そんな業界なのやと割り切って。それができなければ辞めるしかない。あるいは、そういう業界のシステムを変えるための運動、機運を盛り上げる努力をするかのいずれかやな。
『ザクっと言いたい事を述べましたが、この現状を新聞社が把握していないとは思えませんが、結局のところ社は方向性を変えようとしないのは何故か』というのは、新聞社には現状維持でええとか、マイナスになっても仕方ないという発想が欠落しとるからやとしか言えん。
常に業績を伸ばす、部数を獲得する事しか眼中にない。これは何も新聞社に限らず、日本の多くの企業が、そう考え実行していることでもある。
確かに新聞業界全体としての部数は減少傾向にあるし、これからもそうなるのは確実やろうが、それでも新聞各社は、まだ部数を伸ばせる余地が残されているものと考えとる。
それは、他紙の部数を獲得する、奪うことで可能になるからや。
新聞離れが進行していて、押し紙や積み紙などの余剰紙で部数が水増ししているとはいえ、それでもまだ実売部数は公表部数の7割以上はあると目されとる。
現在、日本ABC協会調べでの新聞の公表部数は5千万部ほどやから、少なくとも3千5百万部程度の実売部数があると見込まれている。そこに活路があると考えている新聞社は多い。けっして少ないパイの奪い合いではないと。
もともと新聞各社には共に繁栄しようという気など皆無といっても良い。表向きは共に繁栄しようみたいな話をしている業界のトップはおられるようやがな。
そんなのは、ワシからすれば嘘くさいとしか言いようがない。自社の成績さえ伸びれば、それでええ。本音はそこにある。それ故に長年、熾烈な部数獲得競争、勧誘合戦が繰り広げられてきたわけやさかいな。
『販売店に対する過酷なノルマ』というのも、それがある故に生まれた。『何が○○○○万部か』と、あんたが憤る新聞社の目標もそのためや。
日本の企業の多くで目標の数字を掲げると、傘下の企業や下請け会社にそれを押しつけるというのは普通にあることや。もっとも、その中でも新聞社のやり方は飛び抜けて、えげつないとは思うが、押しつける側には、そんな意識なんか微塵もない。
新聞社あっての新聞販売店やないのかと。仕事がしたいのなら黙って従えと。あるのは、その思い、考えだけやと思う。傘下の企業や下請け会社へ配慮する企業の方が今は珍しいくらいやと。
『結局のところ社は方向性を変えようとしないのは何故か』というのは、どんなに状況が悪化しても自分たちだけは生き残れる、生き残ると考えとるからに外ならんからやと思う。

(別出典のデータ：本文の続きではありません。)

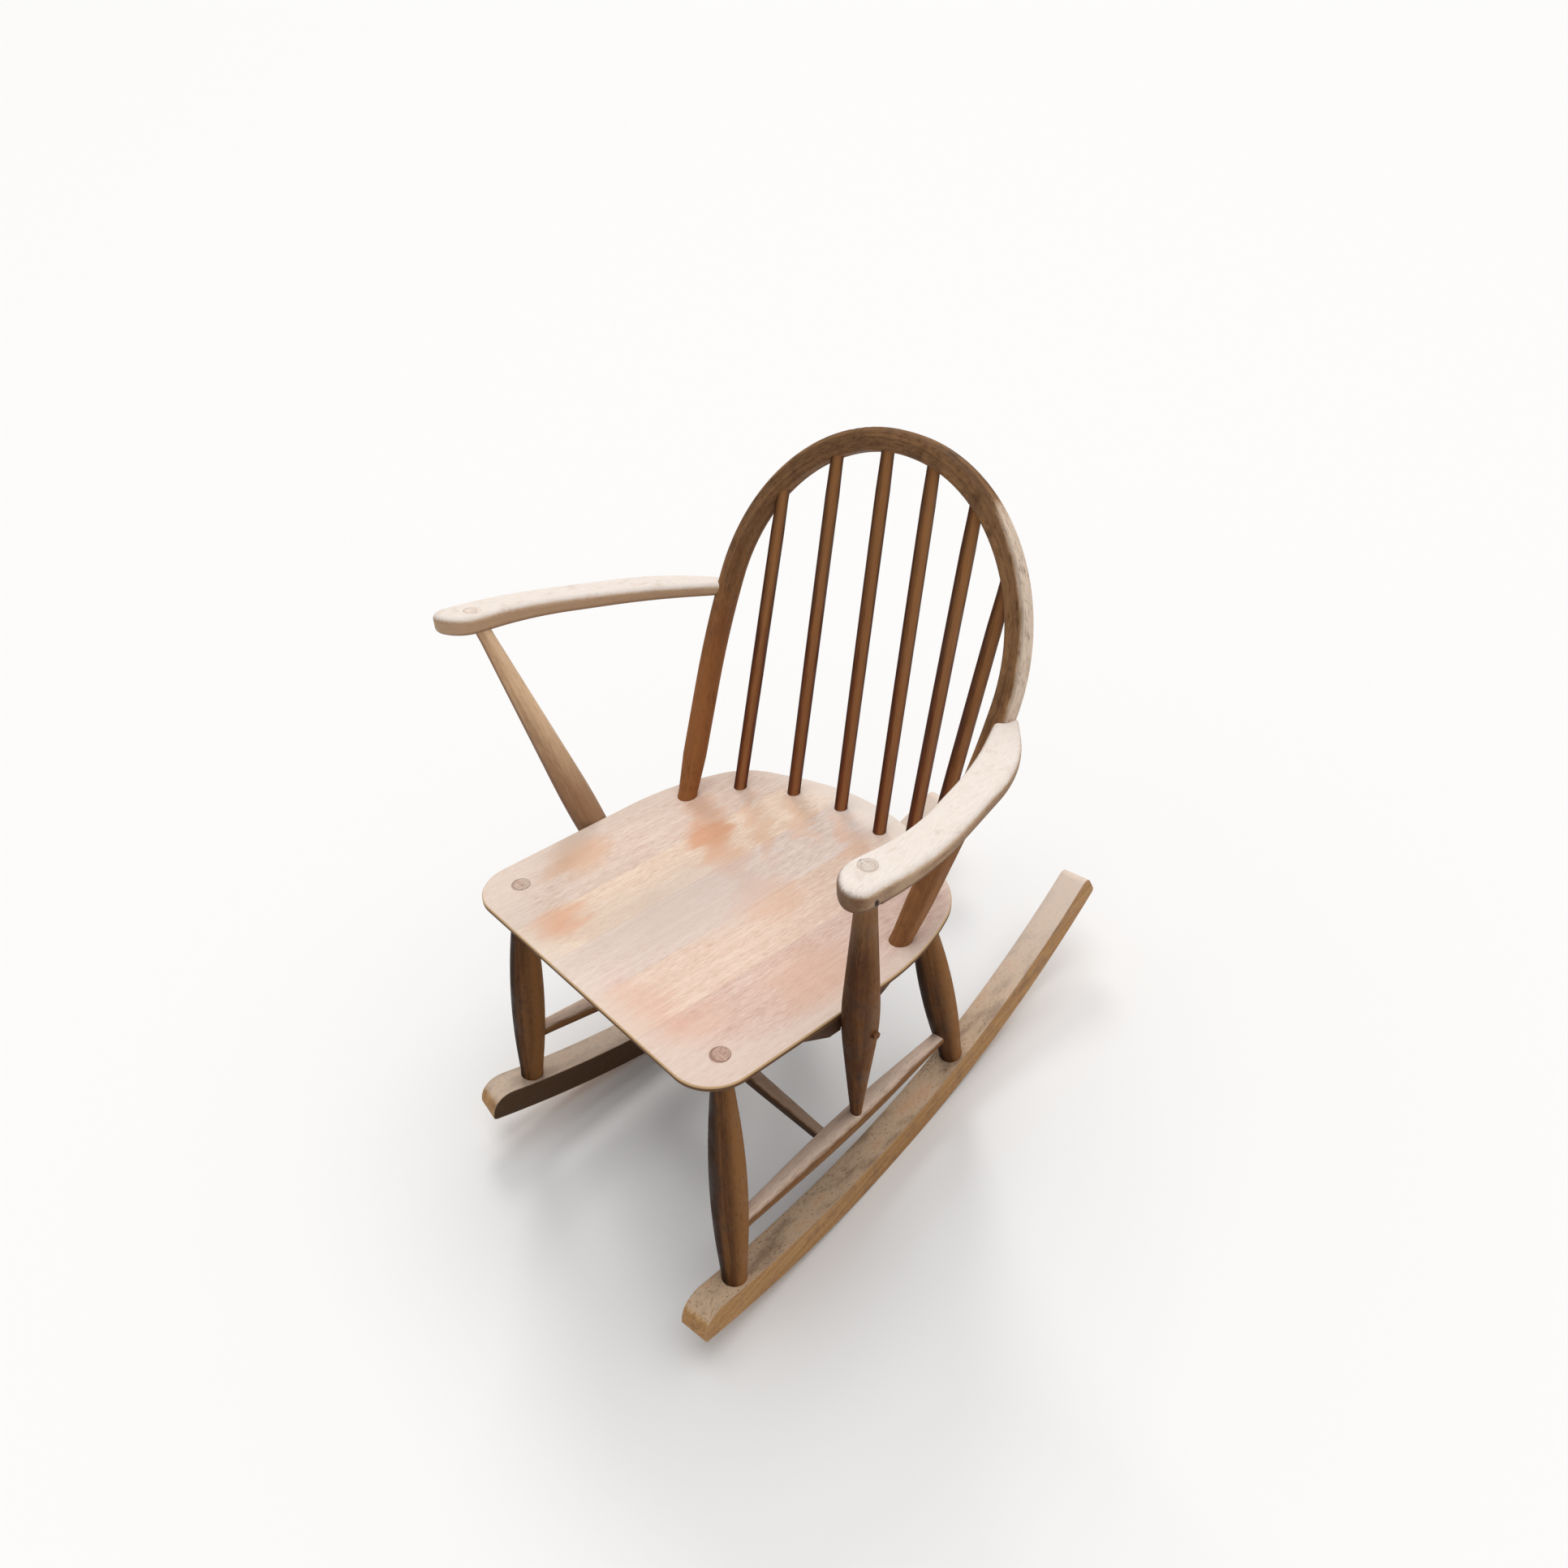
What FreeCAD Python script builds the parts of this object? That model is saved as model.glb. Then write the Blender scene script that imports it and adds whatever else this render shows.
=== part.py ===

例え同業他社を食いつぶしてでも。そうすることが自らにとっての正義と考えているようなフシさえある。
そう考えている限りは、いつかは共倒れになる日がくると思うのやが、新聞社にはそれが理解できんのやろうな。
『掘り下げれば従業員が無理をし身銭を切っている』という現状は、個人の意志次第で止めることは可能やと考えるがな。
それができずに『因みに私自身毎月無理を強いられている身です。最後に入院、死亡は止められない』と悲観的な事を考えて何の希望も持てないのなら、希望の持てる仕事を探した方がええのやないかと言うとく。
愚痴や不満をワシらにぶつけて、それで気が済むのなら、いくらでもそうされたらええが、本気で望みがないと考えとるようやと、いつか行き詰まる時が必ずくるさかい、その前に方向転換した方がええのやないかな。
もっとも、どうされるかは、あんたの判断次第でええがな。
ワシとハカセの意見ということなら、そういうことや。